There is no manual telling you how to do things. There is no manual telling you what to do when the second anniversary of his death and birth approach. Now if he were alive, it would quite simply be easy. You’d prepare a cake and celebrate your child’s life. You’d have people over and celebrate their birthday. But because this child is dead – he is somehow forgotten. Somehow left behind. Maybe it is better that way. Maybe it isn’t. But tell me if it were your child what would you do? The one time in the year that you can put a week to the side and be able to celebrate the life and remember him in a way that no parent should have to go through. Do I really want to go through the motions this year and bake a cake, and throw flowers in the river and just try and remember how he impacted my life? Or do I want to sit in a pool of my own tears and grief him and not celebrate his life. The way he impacted me, even if it was just for 9 short months.
Then there are endless questions – what do people think of us when we want to celebrate our child’s life? Some will say that we shouldn’t. And that we should simply move forward with time. Others know the importance of remembering the child. It is the only time that we can do it. The rest of the year, it’s simply not possible. Life won’t let us stand still and reflect on our child. Life carries on and we have to battle through the storms and grin and bear it, when sometimes you just want to lie down somewhere and close your eyes and forget.
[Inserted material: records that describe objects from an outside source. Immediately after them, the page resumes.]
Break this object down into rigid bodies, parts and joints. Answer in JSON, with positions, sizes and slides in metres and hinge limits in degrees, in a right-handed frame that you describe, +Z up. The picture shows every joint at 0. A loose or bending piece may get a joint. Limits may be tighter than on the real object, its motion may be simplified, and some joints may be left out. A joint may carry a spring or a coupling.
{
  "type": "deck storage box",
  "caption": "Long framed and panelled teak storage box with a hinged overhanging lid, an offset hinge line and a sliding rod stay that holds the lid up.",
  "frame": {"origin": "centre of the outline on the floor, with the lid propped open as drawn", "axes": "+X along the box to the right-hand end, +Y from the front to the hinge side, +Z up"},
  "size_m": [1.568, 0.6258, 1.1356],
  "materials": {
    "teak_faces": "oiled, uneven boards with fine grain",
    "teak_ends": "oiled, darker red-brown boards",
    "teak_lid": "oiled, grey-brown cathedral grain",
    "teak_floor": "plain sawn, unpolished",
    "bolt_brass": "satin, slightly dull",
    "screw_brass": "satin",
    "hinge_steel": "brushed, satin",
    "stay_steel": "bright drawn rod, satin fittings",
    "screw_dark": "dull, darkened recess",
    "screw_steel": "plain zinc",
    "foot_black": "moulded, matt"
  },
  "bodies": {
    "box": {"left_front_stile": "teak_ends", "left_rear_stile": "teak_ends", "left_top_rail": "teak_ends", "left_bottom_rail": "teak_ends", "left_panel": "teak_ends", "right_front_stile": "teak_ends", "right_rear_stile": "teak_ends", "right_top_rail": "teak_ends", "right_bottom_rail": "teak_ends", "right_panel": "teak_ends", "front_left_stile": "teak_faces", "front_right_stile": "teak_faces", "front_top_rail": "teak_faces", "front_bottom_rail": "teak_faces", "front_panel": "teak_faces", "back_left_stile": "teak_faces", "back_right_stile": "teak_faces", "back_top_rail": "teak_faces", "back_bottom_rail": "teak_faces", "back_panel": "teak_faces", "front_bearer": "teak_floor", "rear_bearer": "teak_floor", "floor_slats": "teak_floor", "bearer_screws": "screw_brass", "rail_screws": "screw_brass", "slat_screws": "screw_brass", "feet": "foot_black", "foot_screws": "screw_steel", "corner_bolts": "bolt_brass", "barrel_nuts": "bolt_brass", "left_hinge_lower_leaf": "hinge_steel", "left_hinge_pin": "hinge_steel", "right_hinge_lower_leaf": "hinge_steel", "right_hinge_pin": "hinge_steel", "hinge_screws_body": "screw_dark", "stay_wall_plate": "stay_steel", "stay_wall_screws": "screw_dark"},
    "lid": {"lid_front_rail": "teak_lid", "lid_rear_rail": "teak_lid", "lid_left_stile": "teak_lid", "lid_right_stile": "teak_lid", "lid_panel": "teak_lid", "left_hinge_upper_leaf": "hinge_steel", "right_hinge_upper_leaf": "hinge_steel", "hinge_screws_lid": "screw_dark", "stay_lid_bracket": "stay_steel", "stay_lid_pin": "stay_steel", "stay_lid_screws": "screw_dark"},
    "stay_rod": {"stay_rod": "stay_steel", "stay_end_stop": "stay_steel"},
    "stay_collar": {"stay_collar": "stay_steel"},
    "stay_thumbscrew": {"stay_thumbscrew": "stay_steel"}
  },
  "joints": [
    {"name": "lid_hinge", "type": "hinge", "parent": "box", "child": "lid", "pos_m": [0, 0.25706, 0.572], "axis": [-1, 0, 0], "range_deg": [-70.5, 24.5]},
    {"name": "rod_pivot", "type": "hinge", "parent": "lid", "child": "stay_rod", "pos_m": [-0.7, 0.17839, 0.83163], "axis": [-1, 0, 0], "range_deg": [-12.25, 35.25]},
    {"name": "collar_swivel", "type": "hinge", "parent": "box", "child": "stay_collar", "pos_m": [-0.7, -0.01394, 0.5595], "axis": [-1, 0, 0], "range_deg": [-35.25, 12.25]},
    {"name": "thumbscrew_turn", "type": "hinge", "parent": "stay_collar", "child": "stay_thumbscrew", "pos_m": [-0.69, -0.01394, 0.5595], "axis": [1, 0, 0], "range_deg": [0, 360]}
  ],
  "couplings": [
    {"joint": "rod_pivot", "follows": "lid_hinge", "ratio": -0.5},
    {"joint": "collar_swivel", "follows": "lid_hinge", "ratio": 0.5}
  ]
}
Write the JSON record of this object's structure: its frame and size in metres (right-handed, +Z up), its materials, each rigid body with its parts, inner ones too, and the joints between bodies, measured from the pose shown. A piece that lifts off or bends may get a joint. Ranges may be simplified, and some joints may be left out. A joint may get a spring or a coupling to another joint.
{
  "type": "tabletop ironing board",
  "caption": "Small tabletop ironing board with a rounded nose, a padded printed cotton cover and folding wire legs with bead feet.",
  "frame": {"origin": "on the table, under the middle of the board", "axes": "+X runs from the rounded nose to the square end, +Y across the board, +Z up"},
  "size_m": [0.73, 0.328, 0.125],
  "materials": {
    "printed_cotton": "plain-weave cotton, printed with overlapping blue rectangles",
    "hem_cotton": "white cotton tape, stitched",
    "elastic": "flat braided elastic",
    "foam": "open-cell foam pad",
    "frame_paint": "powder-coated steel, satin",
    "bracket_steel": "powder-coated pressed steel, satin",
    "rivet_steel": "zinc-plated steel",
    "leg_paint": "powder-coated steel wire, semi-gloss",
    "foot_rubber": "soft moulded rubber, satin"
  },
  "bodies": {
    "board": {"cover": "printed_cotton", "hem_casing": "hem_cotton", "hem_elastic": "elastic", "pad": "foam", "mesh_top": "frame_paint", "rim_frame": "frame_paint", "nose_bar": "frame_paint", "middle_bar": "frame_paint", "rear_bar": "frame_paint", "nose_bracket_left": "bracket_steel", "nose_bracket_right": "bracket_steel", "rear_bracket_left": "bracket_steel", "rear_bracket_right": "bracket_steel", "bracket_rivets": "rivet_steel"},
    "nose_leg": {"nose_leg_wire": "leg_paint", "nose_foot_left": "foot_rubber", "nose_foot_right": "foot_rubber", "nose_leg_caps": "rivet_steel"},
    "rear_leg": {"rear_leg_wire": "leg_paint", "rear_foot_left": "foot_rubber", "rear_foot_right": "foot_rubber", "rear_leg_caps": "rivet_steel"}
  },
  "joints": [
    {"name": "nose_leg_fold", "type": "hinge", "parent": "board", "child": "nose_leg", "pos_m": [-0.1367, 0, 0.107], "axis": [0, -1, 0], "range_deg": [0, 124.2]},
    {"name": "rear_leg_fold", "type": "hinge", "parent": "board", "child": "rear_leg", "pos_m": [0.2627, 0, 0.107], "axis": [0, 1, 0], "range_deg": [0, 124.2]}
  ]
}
My son died two years ago on the 26th of September. I nearly died in the process of giving birth to him. I was praying for some miracle that Sebby would somehow make it out alive, and that I would be the one going home to heaven. Instead Sebby went to heaven, and I stayed down below here on Planet Earth. I remember laying my hands on my baby bump and praying that he would live. I was hoping that the doctors would give me a c-section. Maybe then there would have been some hope? Maybe Sebby would have been saved? But that wasn’t the case. I thought there would be a miracle that day. Perhaps there were small miracles though I can’t remember it. However, I can say with deep assurance and confidence that miracles have happened since his death. That Sebby has impacted the lives of others in a small way even though he is not here to witness it.
I managed to keep down a job, and somehow managed to move on with life by the grace of God. My son impacted my life in so many ways in the time that I did have him, I need to learn not to dwell on what I have lost but on what I had. Even though what I would really like now is a bear hug from my son. I would like his nearly two year old arms to snake around me and give me the biggest hug ever. Sadly, that’s just a dream; something that will never turn into a reality.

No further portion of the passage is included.